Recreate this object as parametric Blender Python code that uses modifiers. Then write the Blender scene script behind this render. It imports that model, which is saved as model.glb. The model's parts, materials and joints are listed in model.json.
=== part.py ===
...
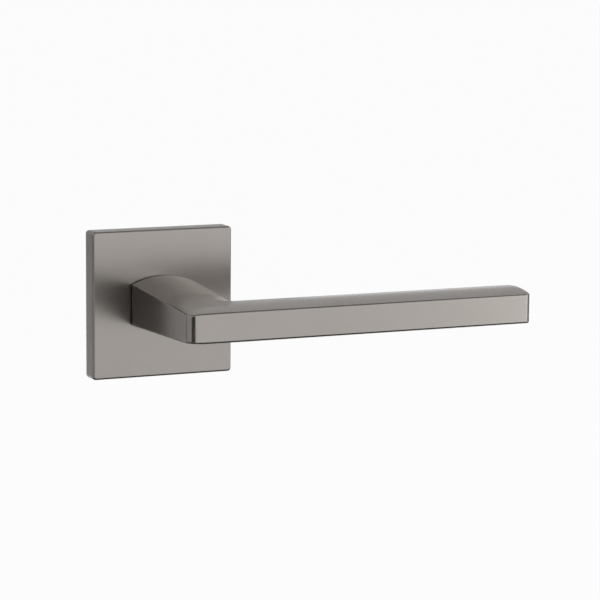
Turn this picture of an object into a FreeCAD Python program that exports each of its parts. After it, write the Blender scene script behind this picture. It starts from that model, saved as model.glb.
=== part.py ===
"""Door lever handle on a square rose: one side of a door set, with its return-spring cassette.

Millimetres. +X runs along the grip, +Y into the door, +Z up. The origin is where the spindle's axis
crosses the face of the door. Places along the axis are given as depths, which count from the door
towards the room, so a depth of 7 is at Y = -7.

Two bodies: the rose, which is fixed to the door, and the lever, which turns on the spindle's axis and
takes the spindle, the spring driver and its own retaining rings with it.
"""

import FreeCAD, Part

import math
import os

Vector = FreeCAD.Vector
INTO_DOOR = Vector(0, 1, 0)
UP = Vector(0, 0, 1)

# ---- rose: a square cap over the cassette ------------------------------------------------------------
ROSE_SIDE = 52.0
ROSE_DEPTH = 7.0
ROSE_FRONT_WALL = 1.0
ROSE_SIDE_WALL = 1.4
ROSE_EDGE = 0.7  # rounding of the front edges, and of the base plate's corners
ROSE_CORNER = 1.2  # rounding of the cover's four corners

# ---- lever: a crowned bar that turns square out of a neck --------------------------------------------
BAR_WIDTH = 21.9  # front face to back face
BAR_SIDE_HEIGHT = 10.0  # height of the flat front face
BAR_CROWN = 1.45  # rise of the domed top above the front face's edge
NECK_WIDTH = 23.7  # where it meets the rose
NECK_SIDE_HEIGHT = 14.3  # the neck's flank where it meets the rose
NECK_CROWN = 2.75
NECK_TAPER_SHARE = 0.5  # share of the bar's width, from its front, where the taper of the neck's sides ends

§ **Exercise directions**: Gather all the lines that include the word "FreeCAD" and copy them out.

§ **Solution to the problem**:
Turn this picture of an object into a FreeCAD Python program that exports each of its parts. After it, write the Blender scene script behind this picture. It starts from that model, saved as model.glb.
import FreeCAD, Part
Vector = FreeCAD.Vector